For this, seven trainers and handlers were brought in from these villages and employed at the gaushala.  G Jayamani from Arattapatti village, who sold 10 of his own, is the supervisor of these 209 bulls and oversees their rearing and training. 

As the Managing Trustee of the gaushala, Sivaganesh single-handedly manages the financial upkeep of the now 1,560 bovines, without any sponsorships or donations.  There are 40 staffers to manage the place.  While all the animals are fed the same diet, the jallikattu bulls get a supplement of wheat bran and broken black gram (urad dal). Their training sessions are held in a separate area.  This includes a daily morning walk, and evening fitness and stamina building.

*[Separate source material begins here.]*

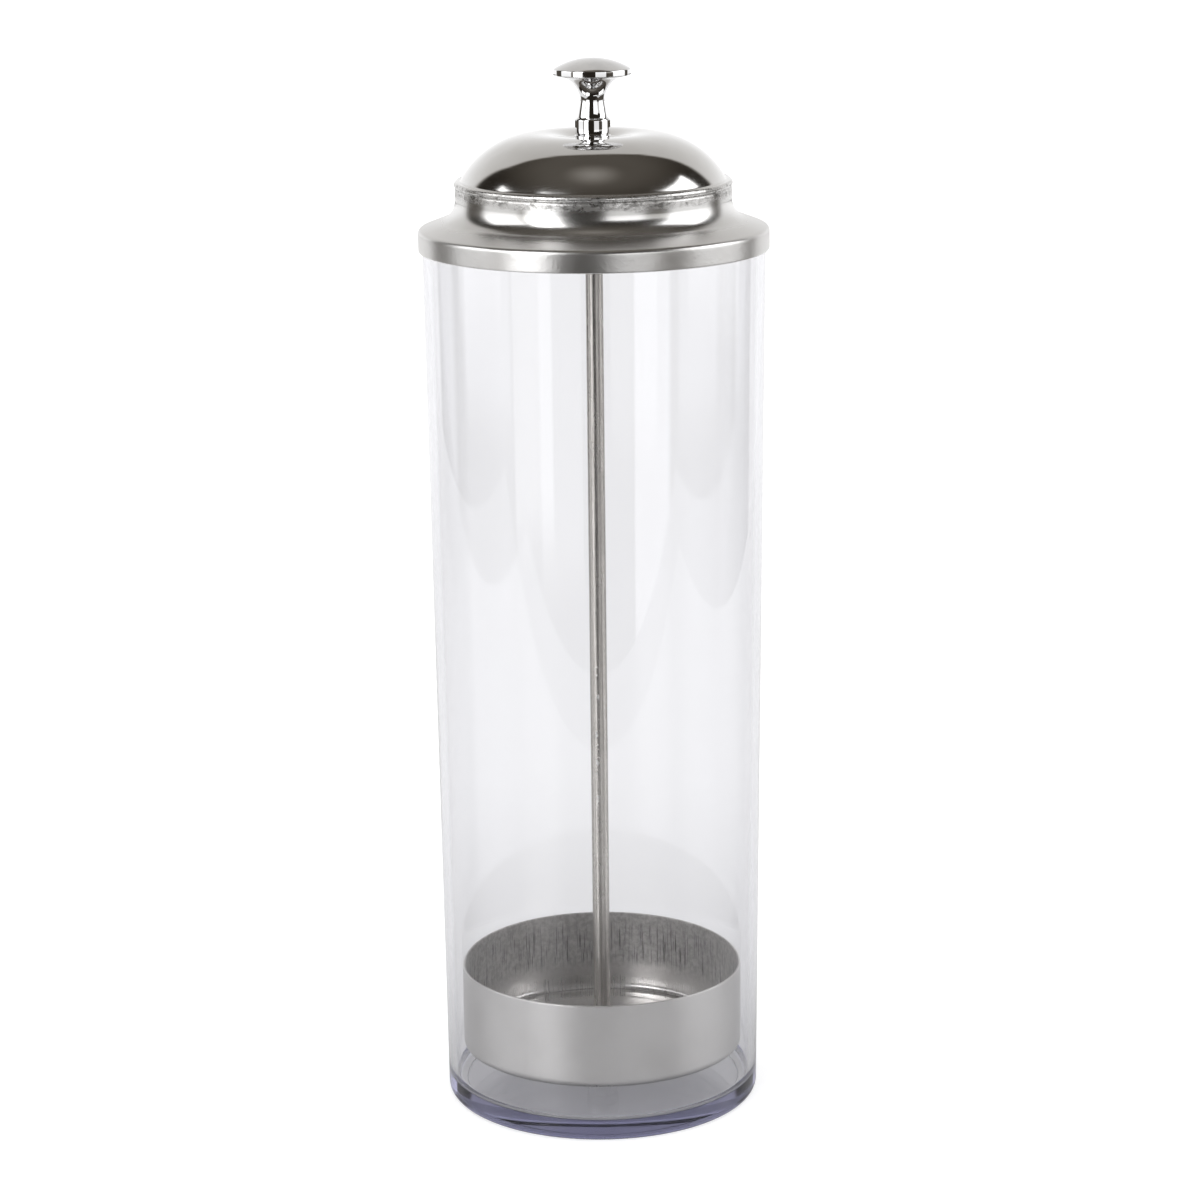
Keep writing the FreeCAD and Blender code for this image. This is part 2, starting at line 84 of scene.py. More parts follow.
def skin(name, radius, height, spokes, closed=False):
    """Surface of revolution, in metres from millimetres, as a mesh object.

    The grid has one row for each station of the section and one column for each spoke: a point
    at angle a is (radius cos a, radius sin a, height). A section whose ends lie on the axis is
    closed by a fan round one point at each end, and a closed section by joining last row to first.
    """
    angle = np.linspace(0, 2 * np.pi, spokes, endpoint=False)
    radius = np.broadcast_to(radius if radius.ndim == 2 else radius[:, None], (len(radius), spokes)) / 1000
    height = np.broadcast_to(height[:, None], radius.shape) / 1000
    rows = len(radius)
    if not closed:
        radius, height, tips = radius[1:-1], height[1:-1], height[[0, -1], 0]
        rows -= 2
    grid = np.stack([radius * np.cos(angle), radius * np.sin(angle), height], -1).reshape(-1, 3)
    ring = np.arange(rows * spokes).reshape(rows, spokes)
    lower, upper = (ring, np.roll(ring, -1, 0)) if closed else (ring[:-1], ring[1:])
    faces = np.stack([lower, np.roll(lower, -1, 1), np.roll(upper, -1, 1), upper], -1).reshape(-1, 4).tolist()
    if not closed:
        grid = np.vstack([grid, [[0, 0, tips[0]], [0, 0, tips[1]]]])
        foot = np.full(spokes, rows * spokes)
        faces += np.stack([foot, np.roll(ring[0], -1), ring[0]], -1).tolist()
        faces += np.stack([foot + 1, ring[-1], np.roll(ring[-1], -1)], -1).tolist()
    mesh = bpy.data.meshes.new(name)
    mesh.from_pydata(grid.tolist(), [], faces)
    mesh.polygons.foreach_set("use_smooth", np.ones(len(faces), bool))
    piece = bpy.data.objects.new(name, mesh)
    bpy.context.scene.collection.objects.link(piece)
    return piece


def node(tree, kind, inputs=None, **settings):
    """Add one shader node. Each input is a plain value, or the output of an earlier node."""
    made = tree.nodes.new(kind)
    for key, value in settings.items():
        setattr(made, key, value)
    for key, value in (inputs or {}).items():
        if isinstance(value, bpy.types.NodeSocket):
            tree.links.new(value, made.inputs[key])
        else:
            made.inputs[key].default_value = value
    return made


def calc(tree, operation, *values):
    """One Math node's result: the operation on up to three numbers or sockets."""
    return node(tree, "ShaderNodeMath", dict(enumerate(values)), operation=operation).outputs[0]


def ramp(tree, value, low, high, bottom=0.0, top=1.0):
    """Smooth step of a value, from bottom at low to top at high."""
    inputs = {"Value": value, "From Min": low, "From Max": high, "To Min": bottom, "To Max": top}
    return node(tree, "ShaderNodeMapRange", inputs, interpolation_type="SMOOTHSTEP").outputs[0]


def noise(tree, place, scale, detail=2.0, rough=0.5):
    """Fractal noise from 0 to 1 at a place in metres, with features of about 1 / scale."""
    inputs = {"Vector": place, "Scale": scale, "Detail": detail, "Roughness": rough}
    return node(tree, "ShaderNodeTexNoise", inputs).outputs["Fac"]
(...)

Jayamani, who spends his days and nights with the native breeds, is happy and proud that he got this opportunity.  With the ban revoked, he is unable to mask his eagerness as he waits for the day when his studs would take part in jallikattu.  Recounting several instances, he tries to drive home the point the place of pride the sport continues to have in the lives of those in the Madurai region, notwithstanding the injuries and deaths.

A former jallikattu hero, Jayamani remembers with sorrow the days following the imposition of the ban, how families waited for it to be revoked, and later the desperation with which some of them were forced to sell the bulls for slaughter. 

Pointing out that the bulls were ferocious by nature, he adds that there was no need to use stimulants to boost their aggressiveness. And, to prove that two trainers lead a bull from the stall to the training area.  The bull snorts, ploughs his horns deep into the mud, and paws the mud with his hind feet for a couple of minutes as if to assuage his aggression before starting the fitness regime. 

As the bulls are being geared up, the tamers are also being identified.  Sivaganesh hopes to get participants both from Madurai and Coimbatore.  As a prelude to the whole process, he plans to send at least 10 of his bulls to the sport being held at three locations on February 1, 2 and 5. 

Following this, he wants to organise the event in Coimbatore under the banner of his textile shop.  He also has a Plan B if at all it fails to take off in February, which is to hold jallikattu in April to coincide with the “Chithirai thiruvizha”. 

Though his two showrooms consume almost all of his time, he is a driven man who will not rest till he has made all his 209 bulls the real “jallikattu kaalai”.